A new method for quantitative phase analysis using X-ray powder diffraction: direct derivation of weight fractions from observed integrated intensities and chemical compositions of individual phases

A new method for the quantitative phase analysis of multi-component polycrystalline materials using the X-ray powder diffraction technique is proposed. A formula for calculating weight fractions of individual crystalline phases has been derived from the intensity formula for powder diffraction in Bragg–Brentano geometry. The integrated intensity of a diffraction line is proportional to the volume fraction of a relevant crystalline phase in an irradiated sample, and the volume fraction, when it is multiplied with the chemical formula weight, can be related to the weight fraction. The structure-factor-related quantity in the intensity formula, when it is summed in an adequate 2θ range, can be replaced with the sum of squared numbers of electrons belonging to composing atoms in the chemical formula. Unit-cell volumes and the number of chemical formula units are all cancelled out in the formula. Therefore, the formula requires only single-measurement integrated intensity datasets for the individual phases and their chemical compositions.
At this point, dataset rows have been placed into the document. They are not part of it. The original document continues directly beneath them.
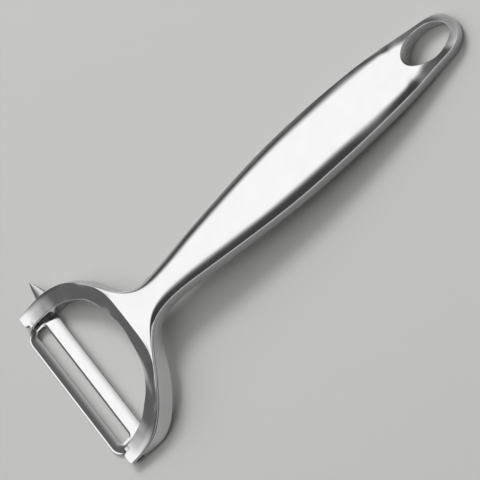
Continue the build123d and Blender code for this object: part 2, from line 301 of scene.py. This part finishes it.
joint_height = height_along(
    [(end_y, arch_height * end_joint_share)]
    + [(along_grip(a), arch_height * h) for a, h in grip_joint_shares]
    + [(along_yoke(a), arch_height * h) for a, h in yoke_joint_shares]
)
heel_end, heel_start = end_y * heel_flat_shares[0], end_y * heel_flat_shares[1]
foot_start, foot_end = along_yoke(foot_flat_shares[0]), along_yoke(foot_flat_shares[1])
under_curve = height_along(
    [(heel_start, 0)]
    + [(along_grip(a), arch_height * h) for a, h in grip_under_shares]
    + [(along_yoke(a), arch_height * h) for a, h in yoke_under_shares]
    + [(foot_start, 0)]
)
crown_places = [end_y + 2.0]
crown_places += [end_y * a for a, w in end_shares]
crown_places += [along_grip(a) for a, w in grip_shares]
crown_places += [neck_y]
crown_places += [along_yoke(a) for a, w in top_shoulder_shares[:5]]
crown_rise = height_along(
    [(y, crown_height * h - skin_thickness) for y, h in zip(crown_places, crown_shares)]
)


def under_height(y):
    """Height of the underside: flat heel and feet, and the spline between them."""
    at_end = arch_height * end_under_share * (y - heel_end) / (end_y - heel_end)
    at_tip = arch_height * tip_under_share * (foot_end - y) / (foot_end - tip_y)
    between = np.where((y < heel_start) & (y > foot_start), under_curve(y), 0)
    return np.maximum.reduce([at_end, at_tip, np.maximum(between, 0)])


def outside_at(share, height):
    """Point of the outside at a share of its length: straight from the low to the top outline."""
    rise = (height / block_height)[..., None]
    return low_outside(share) * (1 - rise) + top_outside(share) * rise


# Stations of the handle from the round end past the hanging hole to the crease, then of the
# band from the middle of the crease along the right arm to its tip
ring_count = 60
grip_count = 200
arm_count = 130
across_count = 44
band_count = 36
ring_end_y = -14.0
catch_up = 25
height_steps = 4
crease_y = arch_y + crease_setback
crease_end_y = crease_y - crease_bow
hole_turn = np.linspace(-pi / 2, pi / 2, 300)
hole_line = np.stack([
    hole_half_width * np.cos(hole_turn), hole_middle + hole_half_length * np.sin(hole_turn),
], axis=-1)

dense_share = np.linspace(0.5, 1, 6000)
dense_outline = top_outside(dense_share)


def share_at(y):
    """Share of the outside's length at a place along the handle, on the right."""
    return np.interp(-y, -dense_outline[:, 1], dense_share)


def half_width_at(y):
    """Half width of the top outline at a place along the handle."""
    return np.interp(-y, -dense_outline[:, 1], dense_outline[:, 0])


def grip_stations(inset):
    """Inner points and outside shares of the handle's stations, and how far each bows.

    The inner line is the hanging hole's right half and then the middle line. The bow carries
    the last stations over to the arc of the crease.
    """
    angle = np.linspace(pi / 2, -pi / 2, ring_count, endpoint=False)
    ring = np.stack([
        (hole_half_width + inset) * np.cos(angle),
        hole_middle + (hole_half_length + inset) * np.sin(angle),
    ], axis=-1)
    first = np.linspace(0.5, share_at(ring_end_y), ring_count, endpoint=False)
    hole_start = hole_middle - hole_half_length
    inner_y = np.linspace(hole_start - inset, crease_y, grip_count)
    lag = (ring_end_y - hole_start) * (1 - ease((hole_start - inner_y) / catch_up))
    bow = ease((bow_start - inner_y) / (bow_start - crease_y))
    middle = np.stack([np.zeros(grip_count), inner_y], axis=-1)
    outer_y = inner_y + lag + (crease_end_y - crease_y) * bow
    share = np.concatenate([first, share_at(outer_y)])
    return np.concatenate([ring, middle]), share, np.concatenate([np.zeros(ring_count), bow])


def spread(count):
    """Shares from 0 to 1 that lie close together near both ends: half of 1 - cos."""
    return (1 - np.cos(np.linspace(0, pi, count))) / 2


def grip_plan(inner, outer, bow):
    """Plan of the handle's grid: straight from the inner to the outer point, and at the crease
    a curve y0 + (y1 - y0) t^p, which meets the outline without a corner."""
    t = spread(across_count)[None, :, None]
    plan = inner[:, None] * (1 - t) + outer[:, None] * t
    sag = (outer - inner)[:, 1:] * bow[:, None]
    plan[..., 1] += sag * (t[..., 0] ** crease_power - t[..., 0])
    return plan


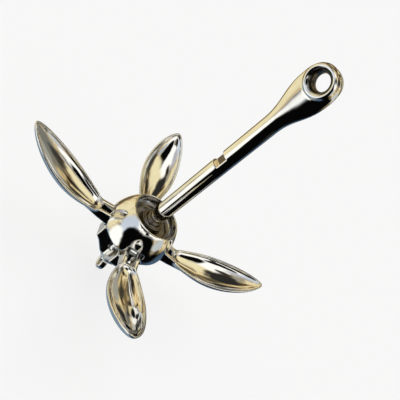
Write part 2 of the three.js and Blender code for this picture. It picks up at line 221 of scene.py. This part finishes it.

No standard reference material, reference intensity ratio or crystal structure parameter is required. A new procedure for partitioning the intensities of unresolved overlapped diffraction lines has also been proposed. It is an iterative procedure which starts from derived weight fractions, converts the weight fractions to volume fractions by utilizing additional information on material densities, and then partitions the intensities in proportion to the volume fractions. Use of the Pawley pattern decomposition method provides more accurate intensity datasets than the individual profile fitting technique, and it expands the applicability of the present method to more complex powder diffraction patterns. Test results using weighed mixture samples showed that the accuracy, evaluated by the root-mean-square error, is comparable to that obtained by Rietveld quantitative phase analysis.